— START OF Dataset records —
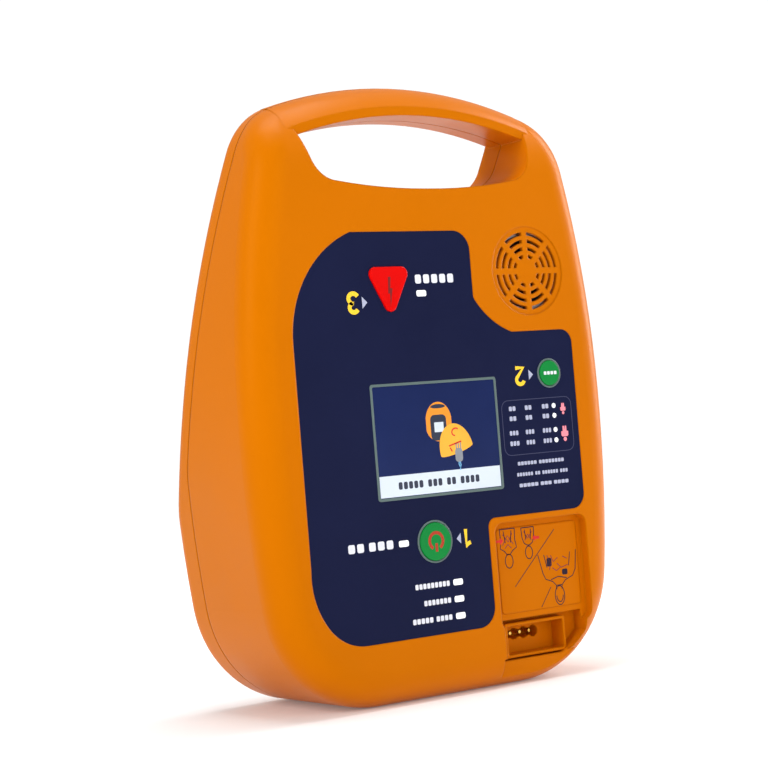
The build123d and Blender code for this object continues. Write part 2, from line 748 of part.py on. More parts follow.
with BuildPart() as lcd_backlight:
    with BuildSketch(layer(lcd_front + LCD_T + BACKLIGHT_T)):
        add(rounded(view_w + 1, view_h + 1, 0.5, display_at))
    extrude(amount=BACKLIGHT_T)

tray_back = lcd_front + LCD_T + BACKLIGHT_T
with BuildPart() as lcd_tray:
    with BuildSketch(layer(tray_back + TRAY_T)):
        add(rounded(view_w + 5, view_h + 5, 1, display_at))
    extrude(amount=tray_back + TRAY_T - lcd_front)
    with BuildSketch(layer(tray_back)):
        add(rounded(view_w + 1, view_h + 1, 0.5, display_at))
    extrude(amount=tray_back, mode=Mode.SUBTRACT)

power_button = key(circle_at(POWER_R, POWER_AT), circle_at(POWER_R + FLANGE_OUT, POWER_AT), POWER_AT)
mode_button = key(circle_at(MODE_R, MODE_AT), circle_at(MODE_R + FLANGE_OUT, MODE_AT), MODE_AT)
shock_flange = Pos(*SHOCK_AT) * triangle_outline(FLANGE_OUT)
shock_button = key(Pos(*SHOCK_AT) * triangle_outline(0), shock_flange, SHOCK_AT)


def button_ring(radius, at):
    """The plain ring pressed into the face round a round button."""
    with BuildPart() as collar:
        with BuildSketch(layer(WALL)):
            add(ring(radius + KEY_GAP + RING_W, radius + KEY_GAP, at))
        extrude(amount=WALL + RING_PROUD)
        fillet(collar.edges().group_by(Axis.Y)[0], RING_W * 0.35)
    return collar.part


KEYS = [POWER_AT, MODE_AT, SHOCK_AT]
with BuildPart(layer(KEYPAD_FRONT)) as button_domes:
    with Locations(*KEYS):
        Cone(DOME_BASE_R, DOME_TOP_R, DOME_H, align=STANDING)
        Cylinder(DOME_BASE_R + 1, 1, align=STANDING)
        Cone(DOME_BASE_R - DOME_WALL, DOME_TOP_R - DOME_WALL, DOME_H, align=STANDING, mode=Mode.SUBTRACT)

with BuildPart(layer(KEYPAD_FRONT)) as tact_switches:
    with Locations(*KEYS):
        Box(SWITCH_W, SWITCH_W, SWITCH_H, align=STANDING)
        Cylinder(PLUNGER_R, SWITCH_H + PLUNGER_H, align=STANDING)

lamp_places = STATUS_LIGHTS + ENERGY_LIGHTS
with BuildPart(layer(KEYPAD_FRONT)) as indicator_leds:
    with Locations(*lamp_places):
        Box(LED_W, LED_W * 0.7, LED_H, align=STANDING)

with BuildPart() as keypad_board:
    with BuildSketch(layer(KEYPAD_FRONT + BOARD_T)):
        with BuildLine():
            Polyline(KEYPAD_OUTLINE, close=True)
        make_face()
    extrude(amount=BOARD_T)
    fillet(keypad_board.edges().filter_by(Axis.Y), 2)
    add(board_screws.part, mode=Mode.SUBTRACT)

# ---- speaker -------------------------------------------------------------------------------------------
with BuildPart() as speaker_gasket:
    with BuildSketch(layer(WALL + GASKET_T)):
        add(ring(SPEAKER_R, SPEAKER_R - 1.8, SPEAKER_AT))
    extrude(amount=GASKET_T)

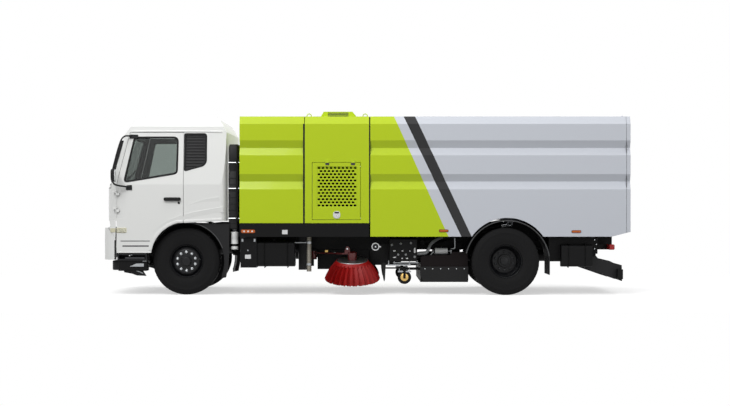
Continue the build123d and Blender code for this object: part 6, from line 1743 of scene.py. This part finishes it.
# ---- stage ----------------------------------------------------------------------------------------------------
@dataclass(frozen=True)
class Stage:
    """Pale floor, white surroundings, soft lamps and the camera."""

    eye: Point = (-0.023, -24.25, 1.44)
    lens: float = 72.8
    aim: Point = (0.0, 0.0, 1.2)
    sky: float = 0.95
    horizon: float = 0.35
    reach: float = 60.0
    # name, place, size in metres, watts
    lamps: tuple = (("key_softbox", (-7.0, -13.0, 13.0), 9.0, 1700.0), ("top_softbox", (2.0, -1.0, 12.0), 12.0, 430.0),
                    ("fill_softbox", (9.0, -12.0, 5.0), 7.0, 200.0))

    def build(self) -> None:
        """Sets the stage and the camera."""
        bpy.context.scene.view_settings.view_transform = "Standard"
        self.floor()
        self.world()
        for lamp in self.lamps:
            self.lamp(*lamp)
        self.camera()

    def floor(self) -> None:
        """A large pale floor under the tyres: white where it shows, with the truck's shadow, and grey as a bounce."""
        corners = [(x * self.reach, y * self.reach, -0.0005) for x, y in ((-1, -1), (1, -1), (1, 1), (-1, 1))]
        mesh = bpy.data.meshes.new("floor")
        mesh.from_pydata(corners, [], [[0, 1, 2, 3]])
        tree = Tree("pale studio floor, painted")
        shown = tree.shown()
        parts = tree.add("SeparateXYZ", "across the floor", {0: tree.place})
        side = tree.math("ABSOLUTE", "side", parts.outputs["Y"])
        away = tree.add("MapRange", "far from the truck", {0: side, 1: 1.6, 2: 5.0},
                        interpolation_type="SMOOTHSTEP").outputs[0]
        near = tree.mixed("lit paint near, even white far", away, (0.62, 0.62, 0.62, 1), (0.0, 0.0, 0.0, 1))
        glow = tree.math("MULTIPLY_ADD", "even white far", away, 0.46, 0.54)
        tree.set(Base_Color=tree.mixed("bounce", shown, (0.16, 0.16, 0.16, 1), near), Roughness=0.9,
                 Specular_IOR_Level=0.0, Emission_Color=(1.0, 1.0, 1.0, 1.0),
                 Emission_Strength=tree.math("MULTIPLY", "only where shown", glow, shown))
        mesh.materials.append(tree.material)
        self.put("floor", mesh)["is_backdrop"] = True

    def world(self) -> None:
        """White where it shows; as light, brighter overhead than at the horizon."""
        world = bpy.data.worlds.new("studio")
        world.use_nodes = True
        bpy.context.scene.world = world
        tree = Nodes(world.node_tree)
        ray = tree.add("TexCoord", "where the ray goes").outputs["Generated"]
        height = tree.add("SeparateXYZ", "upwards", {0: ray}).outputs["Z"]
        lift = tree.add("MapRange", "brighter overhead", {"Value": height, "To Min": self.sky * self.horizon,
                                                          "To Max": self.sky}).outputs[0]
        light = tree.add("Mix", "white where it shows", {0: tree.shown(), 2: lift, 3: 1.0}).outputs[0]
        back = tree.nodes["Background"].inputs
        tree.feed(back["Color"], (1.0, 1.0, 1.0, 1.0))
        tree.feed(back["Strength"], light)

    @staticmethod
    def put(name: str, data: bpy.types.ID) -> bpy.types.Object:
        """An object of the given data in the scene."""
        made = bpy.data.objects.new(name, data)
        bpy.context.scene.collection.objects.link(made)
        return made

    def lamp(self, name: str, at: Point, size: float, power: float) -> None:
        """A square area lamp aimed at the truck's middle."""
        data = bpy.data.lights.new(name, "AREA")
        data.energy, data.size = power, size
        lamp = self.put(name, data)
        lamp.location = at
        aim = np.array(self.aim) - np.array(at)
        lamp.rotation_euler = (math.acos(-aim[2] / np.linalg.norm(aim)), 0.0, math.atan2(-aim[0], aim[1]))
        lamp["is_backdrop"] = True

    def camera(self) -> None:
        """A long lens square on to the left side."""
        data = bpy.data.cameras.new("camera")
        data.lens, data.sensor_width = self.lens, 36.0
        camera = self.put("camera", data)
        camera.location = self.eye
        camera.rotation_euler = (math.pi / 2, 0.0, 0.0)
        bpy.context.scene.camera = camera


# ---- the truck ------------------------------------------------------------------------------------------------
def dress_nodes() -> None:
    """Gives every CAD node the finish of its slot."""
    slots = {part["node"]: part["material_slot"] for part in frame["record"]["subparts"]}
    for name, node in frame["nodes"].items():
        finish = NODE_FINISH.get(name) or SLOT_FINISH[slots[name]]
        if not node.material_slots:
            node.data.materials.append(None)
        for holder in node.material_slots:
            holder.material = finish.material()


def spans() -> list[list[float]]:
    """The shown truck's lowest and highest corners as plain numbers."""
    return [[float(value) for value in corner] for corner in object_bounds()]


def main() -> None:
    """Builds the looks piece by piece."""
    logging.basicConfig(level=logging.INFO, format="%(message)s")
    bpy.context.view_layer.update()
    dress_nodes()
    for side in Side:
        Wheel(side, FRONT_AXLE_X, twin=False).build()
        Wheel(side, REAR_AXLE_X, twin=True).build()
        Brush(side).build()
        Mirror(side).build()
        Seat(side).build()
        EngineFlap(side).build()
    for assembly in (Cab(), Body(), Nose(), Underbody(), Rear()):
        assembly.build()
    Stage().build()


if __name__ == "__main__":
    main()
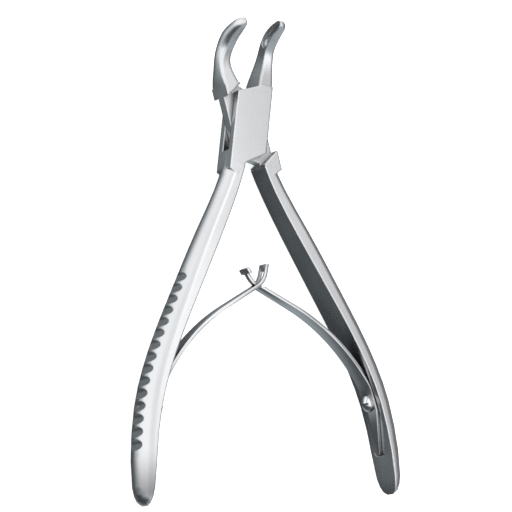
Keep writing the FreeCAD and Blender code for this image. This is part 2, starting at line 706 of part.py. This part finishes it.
— END OF Dataset records —
Stated task: Identify the lines in the entries that hold "context" and return each one.

Written solution:
        bpy.context.scene.view_settings.view_transform = "Standard"
        bpy.context.scene.world = world
        bpy.context.scene.collection.objects.link(made)
        bpy.context.scene.camera = camera
    bpy.context.view_layer.update()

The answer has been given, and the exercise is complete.